=== Work instructions ===
The line containing "from mathutils import Matrix, Vector" marks the end: quote every line from the start of the records below through it, word for word.

=== Stored records ===
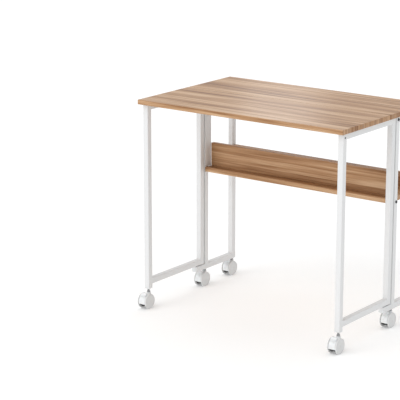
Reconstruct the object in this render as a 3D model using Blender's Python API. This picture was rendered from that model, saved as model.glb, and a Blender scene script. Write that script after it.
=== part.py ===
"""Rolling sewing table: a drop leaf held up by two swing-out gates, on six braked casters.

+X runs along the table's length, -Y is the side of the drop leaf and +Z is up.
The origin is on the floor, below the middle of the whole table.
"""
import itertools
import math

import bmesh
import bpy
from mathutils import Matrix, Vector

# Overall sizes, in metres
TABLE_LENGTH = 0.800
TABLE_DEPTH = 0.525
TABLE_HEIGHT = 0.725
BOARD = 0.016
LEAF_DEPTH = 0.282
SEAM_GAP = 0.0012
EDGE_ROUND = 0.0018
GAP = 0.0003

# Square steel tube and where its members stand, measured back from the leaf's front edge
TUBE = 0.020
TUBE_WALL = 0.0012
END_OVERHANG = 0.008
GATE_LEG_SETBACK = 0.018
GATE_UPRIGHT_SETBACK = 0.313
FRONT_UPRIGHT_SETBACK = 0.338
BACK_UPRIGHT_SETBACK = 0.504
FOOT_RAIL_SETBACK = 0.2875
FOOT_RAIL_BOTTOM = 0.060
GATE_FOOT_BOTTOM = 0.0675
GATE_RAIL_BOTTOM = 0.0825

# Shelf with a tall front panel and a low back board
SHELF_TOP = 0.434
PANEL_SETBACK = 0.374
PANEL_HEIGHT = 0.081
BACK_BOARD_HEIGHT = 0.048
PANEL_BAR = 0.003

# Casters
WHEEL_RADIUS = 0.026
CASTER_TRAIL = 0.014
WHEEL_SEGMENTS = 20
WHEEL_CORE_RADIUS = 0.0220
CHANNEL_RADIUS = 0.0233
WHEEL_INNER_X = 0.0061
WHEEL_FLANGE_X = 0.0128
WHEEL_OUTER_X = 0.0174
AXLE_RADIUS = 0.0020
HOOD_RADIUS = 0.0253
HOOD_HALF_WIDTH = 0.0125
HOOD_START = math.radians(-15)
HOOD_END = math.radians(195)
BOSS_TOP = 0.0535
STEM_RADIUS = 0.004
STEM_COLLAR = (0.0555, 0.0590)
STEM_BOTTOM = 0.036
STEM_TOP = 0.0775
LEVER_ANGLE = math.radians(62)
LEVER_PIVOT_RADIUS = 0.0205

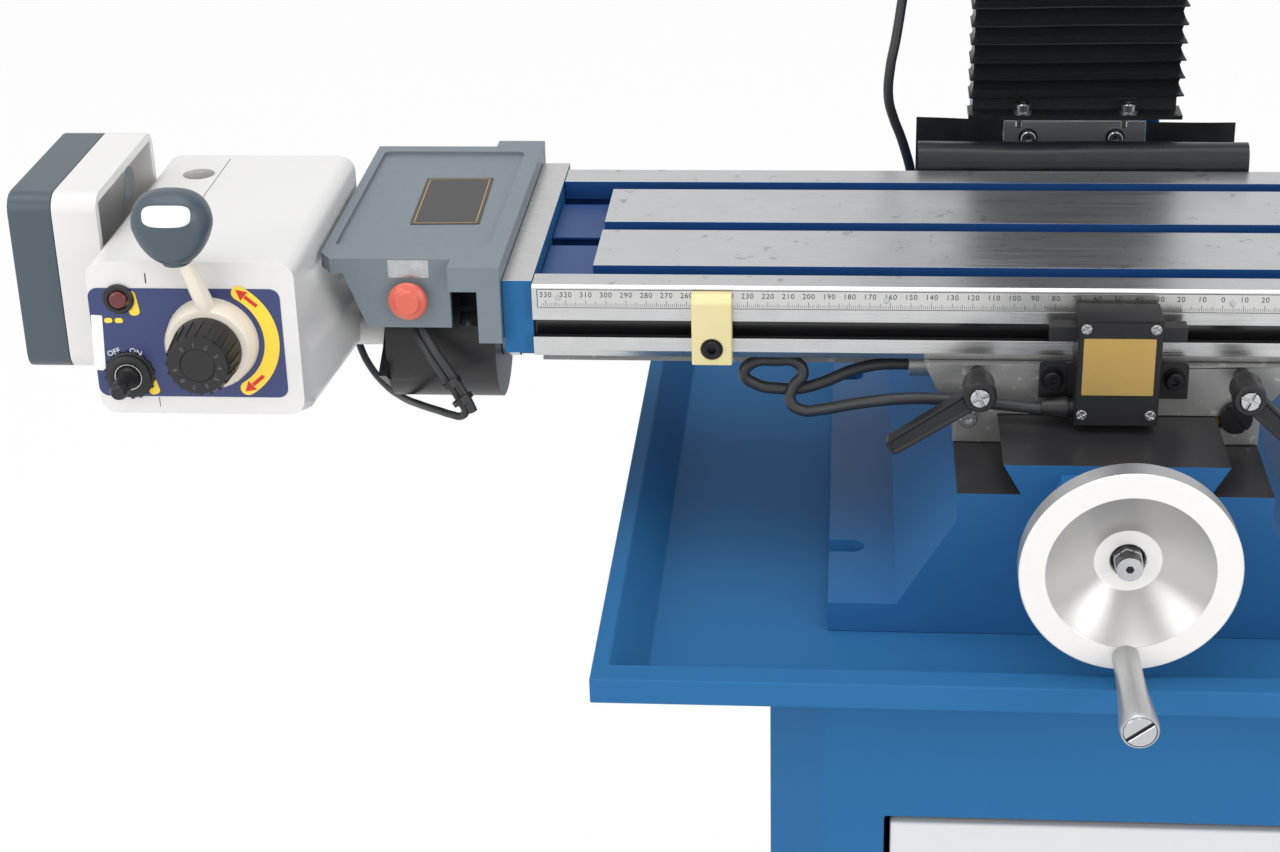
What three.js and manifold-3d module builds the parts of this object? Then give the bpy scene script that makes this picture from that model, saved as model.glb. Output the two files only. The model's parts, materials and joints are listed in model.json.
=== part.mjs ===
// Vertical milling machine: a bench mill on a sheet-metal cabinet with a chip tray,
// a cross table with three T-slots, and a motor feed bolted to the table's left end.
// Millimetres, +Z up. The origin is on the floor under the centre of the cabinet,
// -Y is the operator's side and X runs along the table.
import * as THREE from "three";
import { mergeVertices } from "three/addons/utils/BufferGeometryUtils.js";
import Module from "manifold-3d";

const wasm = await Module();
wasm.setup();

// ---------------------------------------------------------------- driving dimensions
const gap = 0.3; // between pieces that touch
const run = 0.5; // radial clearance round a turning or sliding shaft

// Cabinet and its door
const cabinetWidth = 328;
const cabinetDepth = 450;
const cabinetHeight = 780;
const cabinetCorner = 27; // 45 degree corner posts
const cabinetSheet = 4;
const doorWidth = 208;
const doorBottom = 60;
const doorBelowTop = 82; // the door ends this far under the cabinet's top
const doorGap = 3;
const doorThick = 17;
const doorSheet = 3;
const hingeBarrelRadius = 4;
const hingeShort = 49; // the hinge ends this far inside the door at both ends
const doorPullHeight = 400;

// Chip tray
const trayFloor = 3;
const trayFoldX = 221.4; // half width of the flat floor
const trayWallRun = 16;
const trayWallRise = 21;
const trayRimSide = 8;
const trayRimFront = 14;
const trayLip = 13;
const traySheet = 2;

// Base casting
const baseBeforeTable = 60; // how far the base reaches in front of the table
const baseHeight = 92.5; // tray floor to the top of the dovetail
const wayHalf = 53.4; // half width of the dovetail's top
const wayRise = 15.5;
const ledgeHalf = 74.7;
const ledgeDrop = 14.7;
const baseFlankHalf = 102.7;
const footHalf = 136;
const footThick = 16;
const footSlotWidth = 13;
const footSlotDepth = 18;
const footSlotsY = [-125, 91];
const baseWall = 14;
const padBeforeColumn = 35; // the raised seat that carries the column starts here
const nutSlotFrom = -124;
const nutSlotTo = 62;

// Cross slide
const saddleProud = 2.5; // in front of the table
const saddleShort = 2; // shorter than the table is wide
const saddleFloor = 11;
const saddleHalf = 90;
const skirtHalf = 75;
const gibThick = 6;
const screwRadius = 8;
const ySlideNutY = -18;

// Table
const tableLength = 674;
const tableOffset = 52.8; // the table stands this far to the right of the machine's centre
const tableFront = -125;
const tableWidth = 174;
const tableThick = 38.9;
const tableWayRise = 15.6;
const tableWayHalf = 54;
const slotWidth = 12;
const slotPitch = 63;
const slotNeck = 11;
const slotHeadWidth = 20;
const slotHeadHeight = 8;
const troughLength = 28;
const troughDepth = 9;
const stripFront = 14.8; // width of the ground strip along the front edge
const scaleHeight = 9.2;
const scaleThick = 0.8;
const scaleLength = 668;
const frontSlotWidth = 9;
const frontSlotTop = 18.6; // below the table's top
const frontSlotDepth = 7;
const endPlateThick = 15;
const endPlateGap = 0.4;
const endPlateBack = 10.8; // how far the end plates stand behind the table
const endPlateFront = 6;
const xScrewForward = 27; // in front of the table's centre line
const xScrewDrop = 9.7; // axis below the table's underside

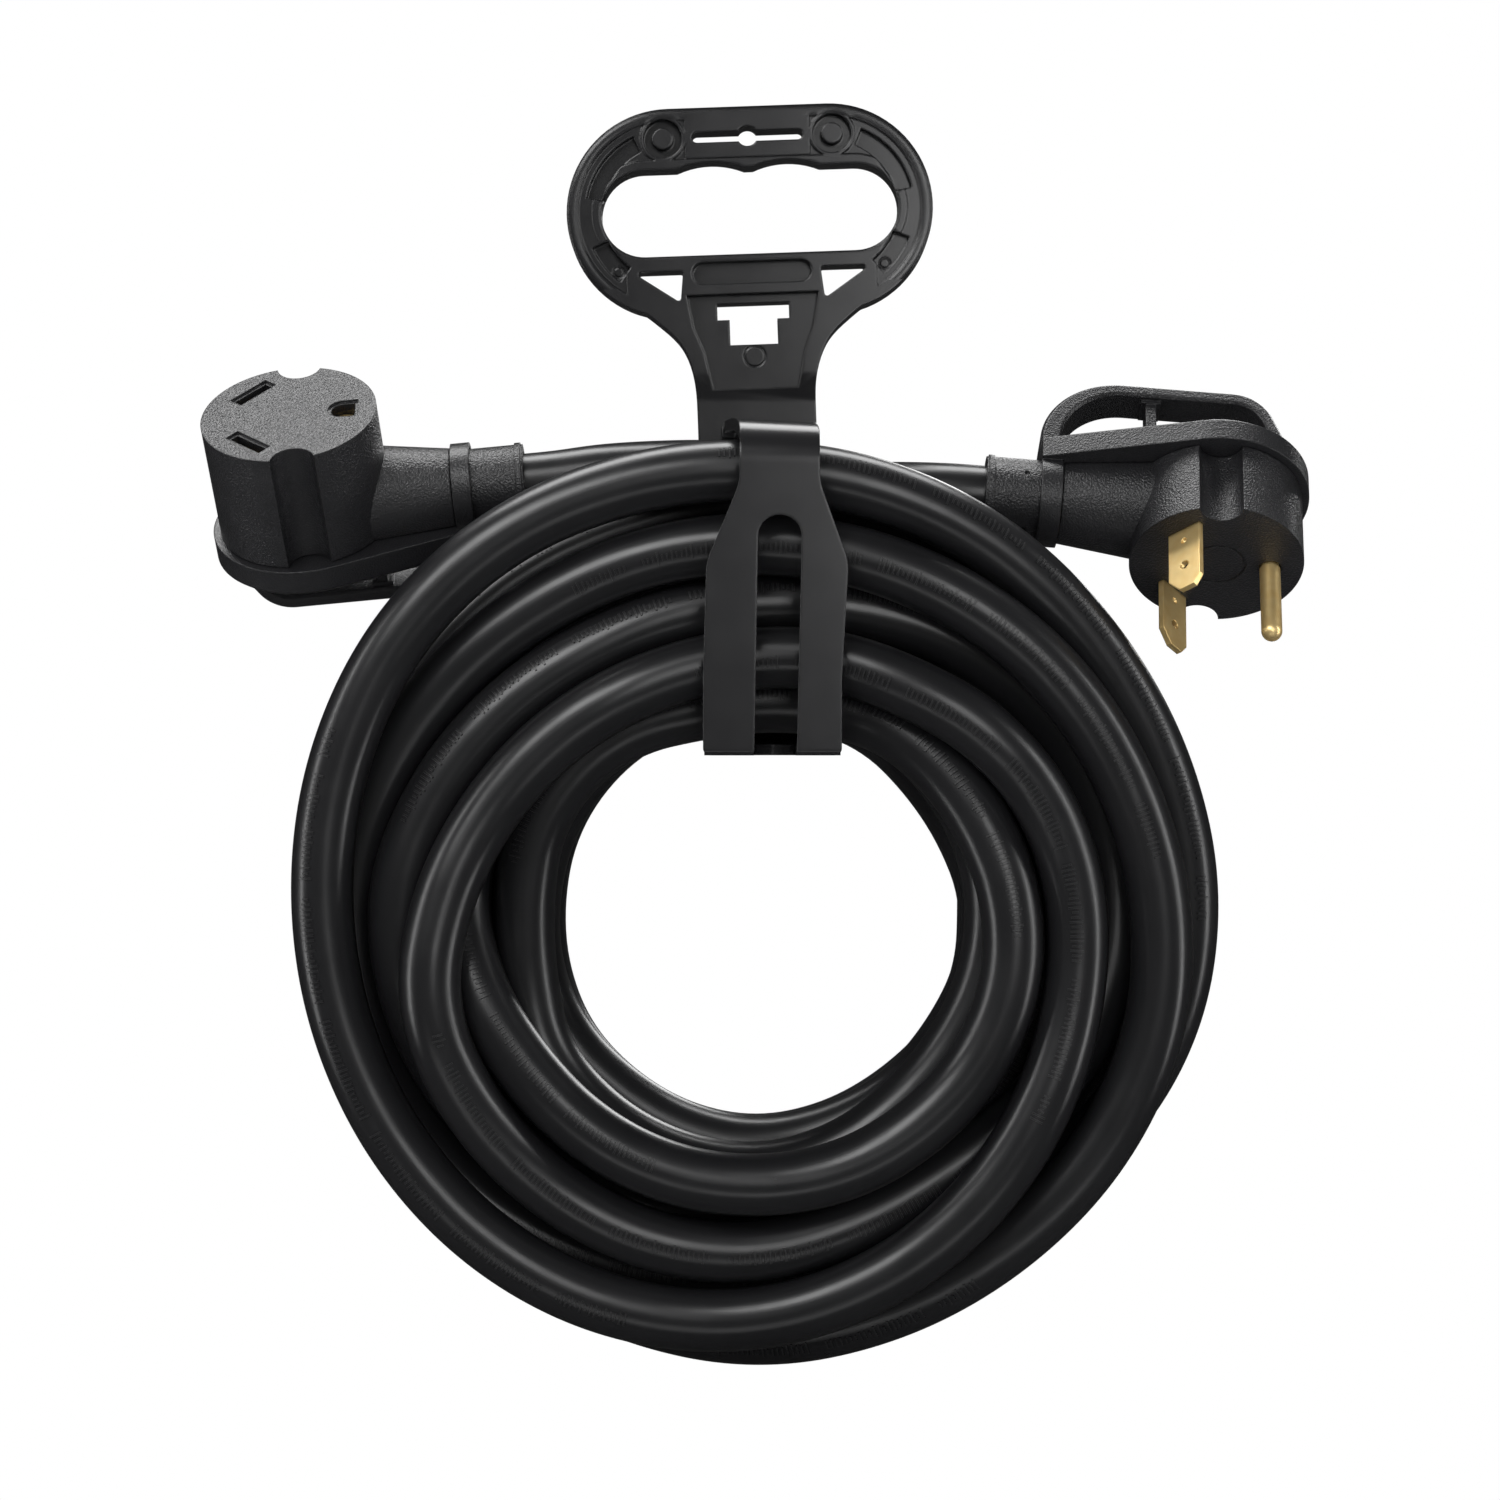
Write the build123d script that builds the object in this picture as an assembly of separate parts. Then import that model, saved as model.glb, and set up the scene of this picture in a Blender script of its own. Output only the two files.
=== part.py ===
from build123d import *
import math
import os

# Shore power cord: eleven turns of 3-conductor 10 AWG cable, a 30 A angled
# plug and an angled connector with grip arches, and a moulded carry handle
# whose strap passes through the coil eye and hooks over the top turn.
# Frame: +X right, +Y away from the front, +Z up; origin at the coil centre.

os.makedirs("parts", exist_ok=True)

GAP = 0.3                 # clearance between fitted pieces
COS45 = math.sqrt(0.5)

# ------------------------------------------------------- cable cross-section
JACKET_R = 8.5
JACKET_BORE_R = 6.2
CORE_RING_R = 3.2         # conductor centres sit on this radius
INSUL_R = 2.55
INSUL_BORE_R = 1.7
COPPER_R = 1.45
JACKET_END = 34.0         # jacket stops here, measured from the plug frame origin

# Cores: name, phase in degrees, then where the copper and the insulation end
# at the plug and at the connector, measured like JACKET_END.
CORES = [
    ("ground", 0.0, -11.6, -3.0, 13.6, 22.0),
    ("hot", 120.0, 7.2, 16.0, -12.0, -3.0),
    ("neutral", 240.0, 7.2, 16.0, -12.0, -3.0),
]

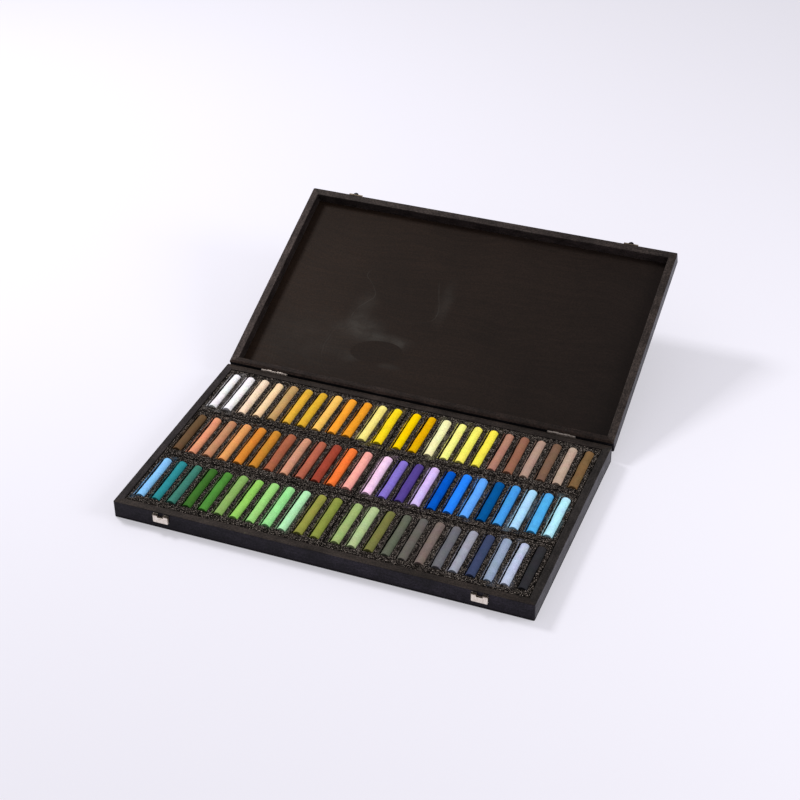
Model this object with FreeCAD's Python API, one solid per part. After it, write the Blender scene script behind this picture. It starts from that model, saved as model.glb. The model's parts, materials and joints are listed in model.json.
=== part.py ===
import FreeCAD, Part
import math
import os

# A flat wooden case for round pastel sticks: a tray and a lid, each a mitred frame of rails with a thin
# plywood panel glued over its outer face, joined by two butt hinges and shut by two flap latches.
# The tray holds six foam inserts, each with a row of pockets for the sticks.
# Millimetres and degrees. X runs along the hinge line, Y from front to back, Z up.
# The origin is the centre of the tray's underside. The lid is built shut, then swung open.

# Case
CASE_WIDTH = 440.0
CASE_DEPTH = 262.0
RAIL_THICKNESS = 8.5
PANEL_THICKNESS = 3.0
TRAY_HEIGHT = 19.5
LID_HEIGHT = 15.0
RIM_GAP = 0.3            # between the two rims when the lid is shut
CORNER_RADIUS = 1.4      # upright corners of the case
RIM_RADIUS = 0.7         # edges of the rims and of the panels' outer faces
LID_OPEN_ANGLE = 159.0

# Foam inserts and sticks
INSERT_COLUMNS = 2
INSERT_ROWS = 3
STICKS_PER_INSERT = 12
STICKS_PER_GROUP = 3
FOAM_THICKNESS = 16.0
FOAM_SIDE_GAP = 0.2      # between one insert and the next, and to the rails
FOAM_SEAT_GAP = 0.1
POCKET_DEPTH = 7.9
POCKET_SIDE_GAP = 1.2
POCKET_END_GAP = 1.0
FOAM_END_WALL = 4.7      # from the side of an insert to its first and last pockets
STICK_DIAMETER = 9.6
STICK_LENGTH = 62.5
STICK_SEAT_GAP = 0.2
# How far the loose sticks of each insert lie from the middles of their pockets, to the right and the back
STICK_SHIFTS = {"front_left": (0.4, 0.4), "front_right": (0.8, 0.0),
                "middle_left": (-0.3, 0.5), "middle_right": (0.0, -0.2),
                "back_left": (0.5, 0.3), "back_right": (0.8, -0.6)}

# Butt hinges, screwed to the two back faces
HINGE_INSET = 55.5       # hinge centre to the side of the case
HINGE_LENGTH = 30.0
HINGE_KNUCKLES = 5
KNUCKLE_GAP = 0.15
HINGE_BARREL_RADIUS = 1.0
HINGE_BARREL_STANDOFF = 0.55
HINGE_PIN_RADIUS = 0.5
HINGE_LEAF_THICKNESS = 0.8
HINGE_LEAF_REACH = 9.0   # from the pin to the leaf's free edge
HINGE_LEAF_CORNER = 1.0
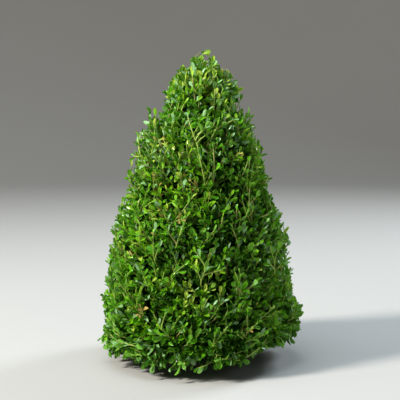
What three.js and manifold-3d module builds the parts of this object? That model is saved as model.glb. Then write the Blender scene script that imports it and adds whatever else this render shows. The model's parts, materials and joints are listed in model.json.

=== The reply ===
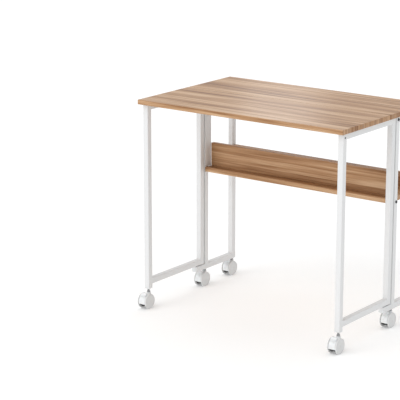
Reconstruct the object in this render as a 3D model using Blender's Python API. This picture was rendered from that model, saved as model.glb, and a Blender scene script. Write that script after it.
=== part.py ===
"""Rolling sewing table: a drop leaf held up by two swing-out gates, on six braked casters.

+X runs along the table's length, -Y is the side of the drop leaf and +Z is up.
The origin is on the floor, below the middle of the whole table.
"""
import itertools
import math

import bmesh
import bpy
from mathutils import Matrix, Vector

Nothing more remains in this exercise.